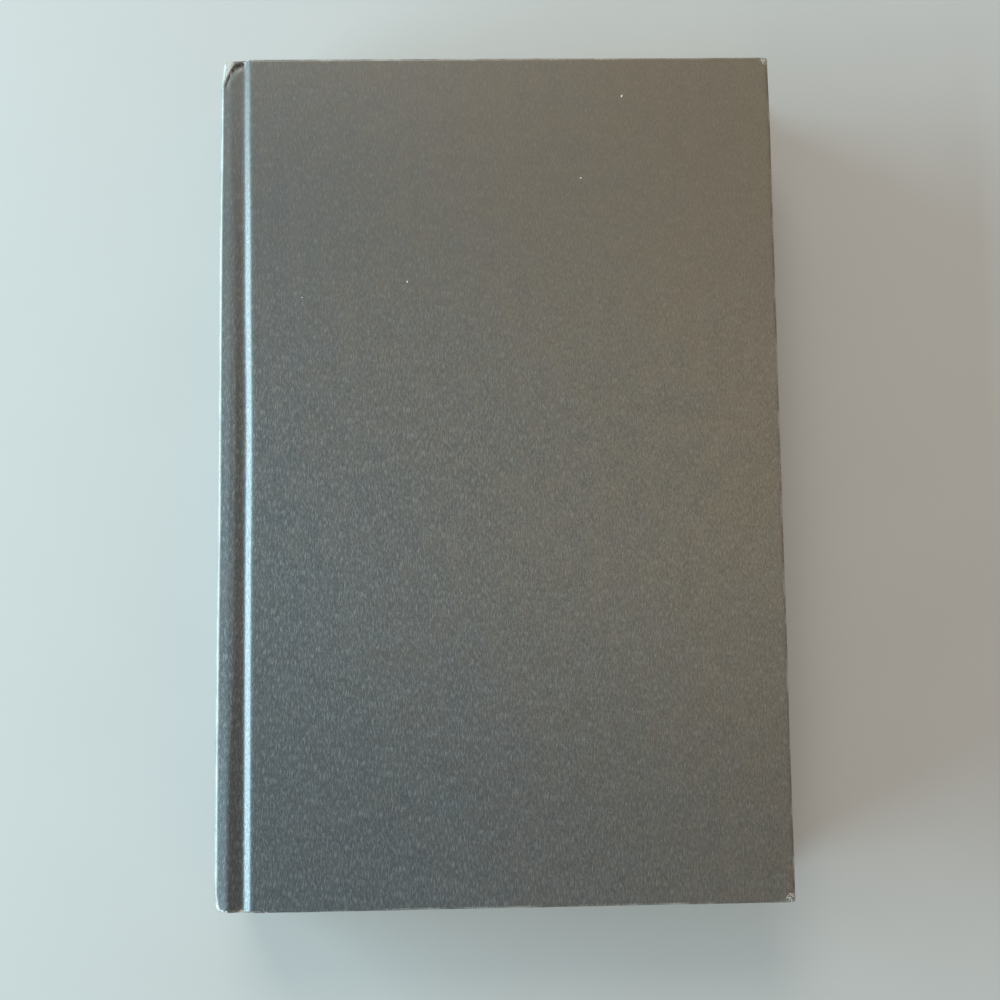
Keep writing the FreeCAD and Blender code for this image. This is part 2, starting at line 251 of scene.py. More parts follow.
@dataclass(frozen=True)
class CaseShape:
    """Outer shape of the case, with the dents and wear of use."""

    spine_x: float = -80.0
    fore_x: float = 80.0
    half: float = 120.5
    thickness: float = 28.9
    paper: float = 0.25
    turn_low: float = 25.9
    turn_step: Span = (-0.3, 0.6)
    board_wall: float = 2.45
    board_crest: float = -69.85
    joint_end: float = -72.8
    edge_round: float = 0.75
    fold_round: float = 0.25
    foot_round: float = 1.2
    crest_round: float = 1.2
    wall_round: float = 0.9
    seam_x: float = -77.0
    still_x: float = -75.0
    ridge_x: float = -76.3
    brink_x: float = -78.8
    head: KnockedCorner = KnockedCorner(0.3, 0.7, 1.4, 7.0)
    tail: KnockedCorner = KnockedCorner(0.3, 0.4, 2.1, 5.0)
    crease: Crease = Crease()
    grooves: tuple[GrooveSection, ...] = (
        GrooveSection(-120.5, -75.9, -72.9, 28.7, 27.45, 0.85, -72.15),
        GrooveSection(-100.0, -75.8, -72.9, 28.65, 27.45, 0.8, -72.15),
        GrooveSection(-40.0, -74.6, -72.9, 28.35, 27.5, 0.5, -72.1),
        GrooveSection(10.0, -74.4, -72.9, 28.2, 27.55, 0.45, -71.9),
        GrooveSection(60.0, -74.9, -72.9, 28.0, 27.6, 0.4, -72.35),
        GrooveSection(104.0, -76.2, -73.0, 27.95, 27.75, 0.45, -72.65),
        GrooveSection(120.5, -76.8, -73.1, 27.95, 27.8, 0.45, -72.7))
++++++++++
Output the data above exactly, please, line for line.

** EXPECTED ANSWER **
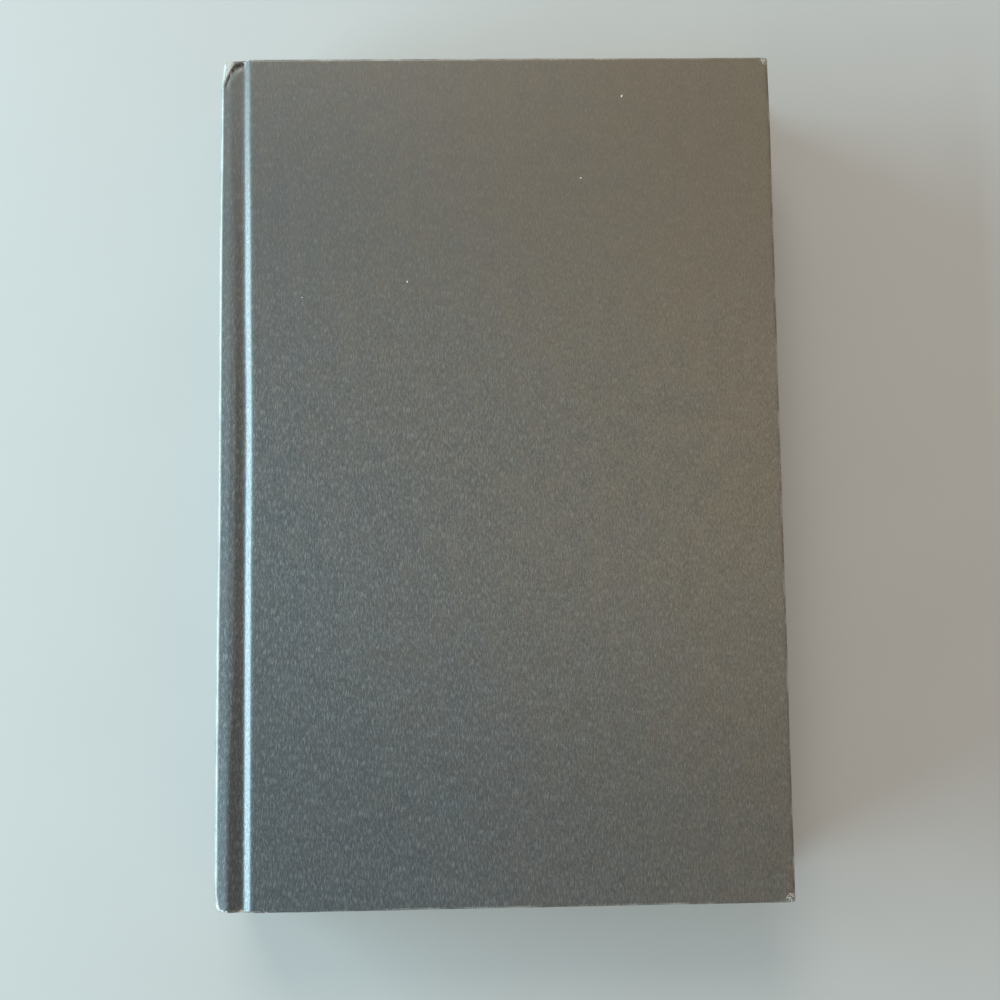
Keep writing the FreeCAD and Blender code for this image. This is part 2, starting at line 251 of scene.py. More parts follow.
@dataclass(frozen=True)
class CaseShape:
    """Outer shape of the case, with the dents and wear of use."""

    spine_x: float = -80.0
    fore_x: float = 80.0
    half: float = 120.5
    thickness: float = 28.9
    paper: float = 0.25
    turn_low: float = 25.9
    turn_step: Span = (-0.3, 0.6)
    board_wall: float = 2.45
    board_crest: float = -69.85
    joint_end: float = -72.8
    edge_round: float = 0.75
    fold_round: float = 0.25
    foot_round: float = 1.2
    crest_round: float = 1.2
    wall_round: float = 0.9
    seam_x: float = -77.0
    still_x: float = -75.0
    ridge_x: float = -76.3
    brink_x: float = -78.8
    head: KnockedCorner = KnockedCorner(0.3, 0.7, 1.4, 7.0)
    tail: KnockedCorner = KnockedCorner(0.3, 0.4, 2.1, 5.0)
    crease: Crease = Crease()
    grooves: tuple[GrooveSection, ...] = (
        GrooveSection(-120.5, -75.9, -72.9, 28.7, 27.45, 0.85, -72.15),
        GrooveSection(-100.0, -75.8, -72.9, 28.65, 27.45, 0.8, -72.15),
        GrooveSection(-40.0, -74.6, -72.9, 28.35, 27.5, 0.5, -72.1),
        GrooveSection(10.0, -74.4, -72.9, 28.2, 27.55, 0.45, -71.9),
        GrooveSection(60.0, -74.9, -72.9, 28.0, 27.6, 0.4, -72.35),
        GrooveSection(104.0, -76.2, -73.0, 27.95, 27.75, 0.45, -72.65),
        GrooveSection(120.5, -76.8, -73.1, 27.95, 27.8, 0.45, -72.7))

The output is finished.